7. Who are your mentors and inspirations in the radio business?
Three names come to mind: (1) Sam O'Donnell from a little radio station in Magnolia, Arkansas. He was the first to model creative commercial writing for me, and I'll never forget how he brought a "theater" background to both his scriptwriting and on-air bits for the station. (2) Keith Whipple - who died a few years back. Keith was my GM in the Dallas-Ft. Worth area... and saw something in me that I couldn't even see in myself at the time when he made me the creative director for a kids' radio station (Radio Aahs). A few character voices and some wildly "out-there" spots and promos later, I found myself at the network in Minneapolis. (3) Joe O'Brien, former PD here at 1500. Joe plucked me from the morning show, "Babs & the Boys," and made me the imaging director in 2002. He gave me a blank canvas with which to work... and I went nuts. Less than a year later, I was in the creative services chair in charge of all production (both commercial and imaging) for AM-1500 and FM-107.1.

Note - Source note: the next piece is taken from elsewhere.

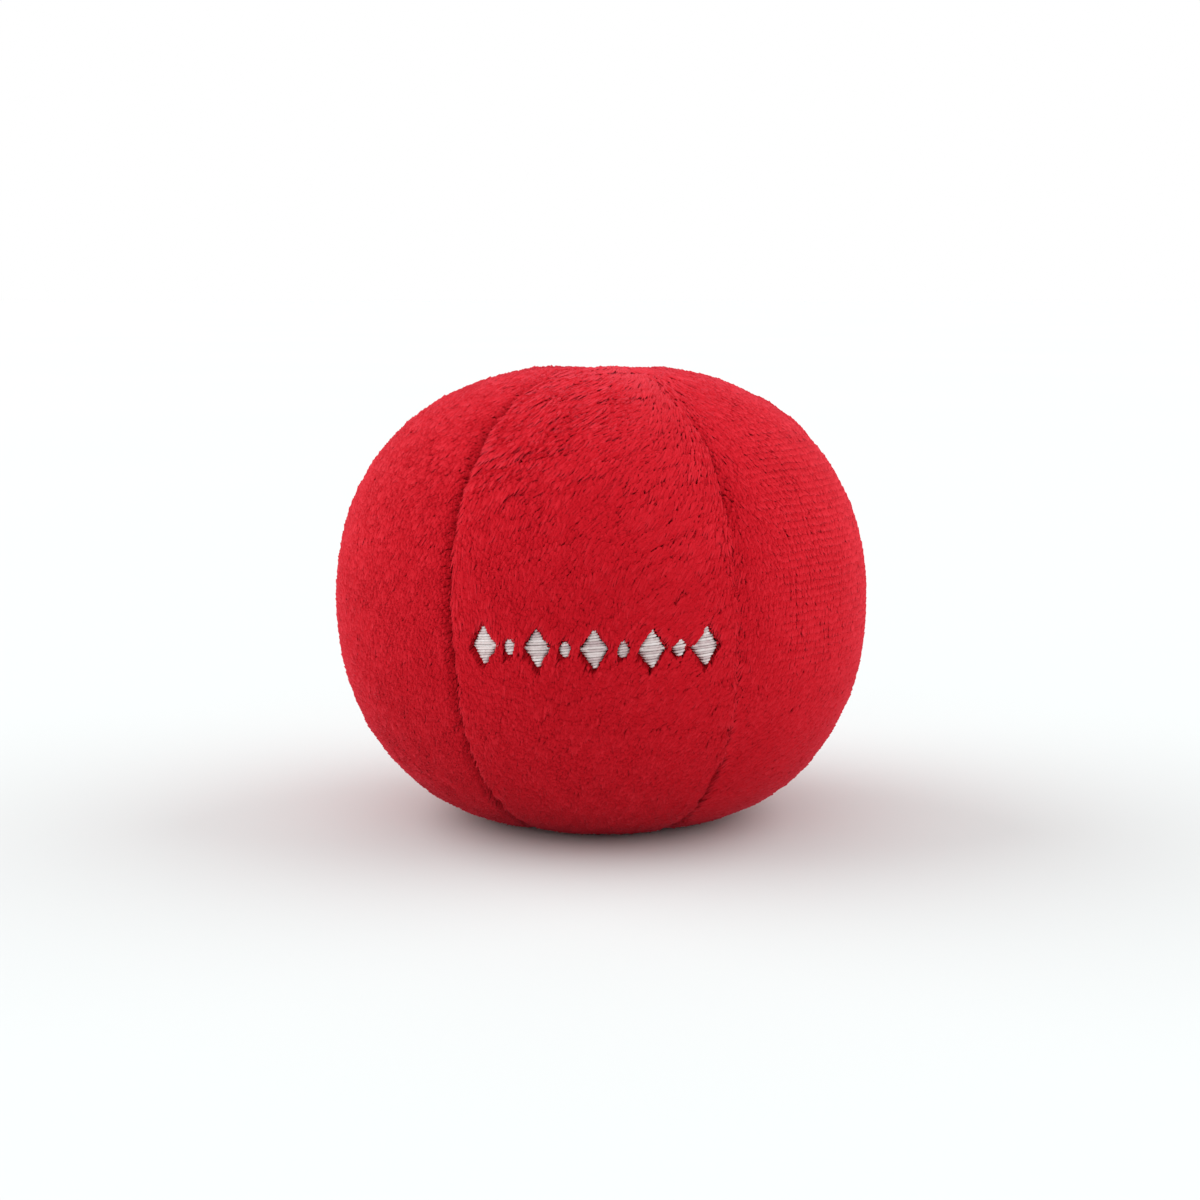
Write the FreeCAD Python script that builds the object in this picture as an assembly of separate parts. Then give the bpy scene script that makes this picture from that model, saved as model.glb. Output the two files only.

8. What's the most embarrassing thing that's ever happened to you?
Besides getting hammered at a company Christmas party and puking in virtually every room of the boss's house... can't think of anything.
9. Fill in the blank: I can't make it through the day without ____________.
...a large-ass latte' (or two)
10. What's the best advice you've ever gotten? The worst?
Best advice: "don't pigeon-hole yourself with any pre-conceived goal of what you want to do in this business." I originally wanted to be a play-by-play voice, but over the years have come to realize that I'm far better suited to programming, talent coaching, imaging, script-writing, and creative problem solving. (Though I still do the Nerf basketball play-by-play thing with my 8-year old son in the basement).
Worst advice: (from a college professor) "Go into TV...it pays better."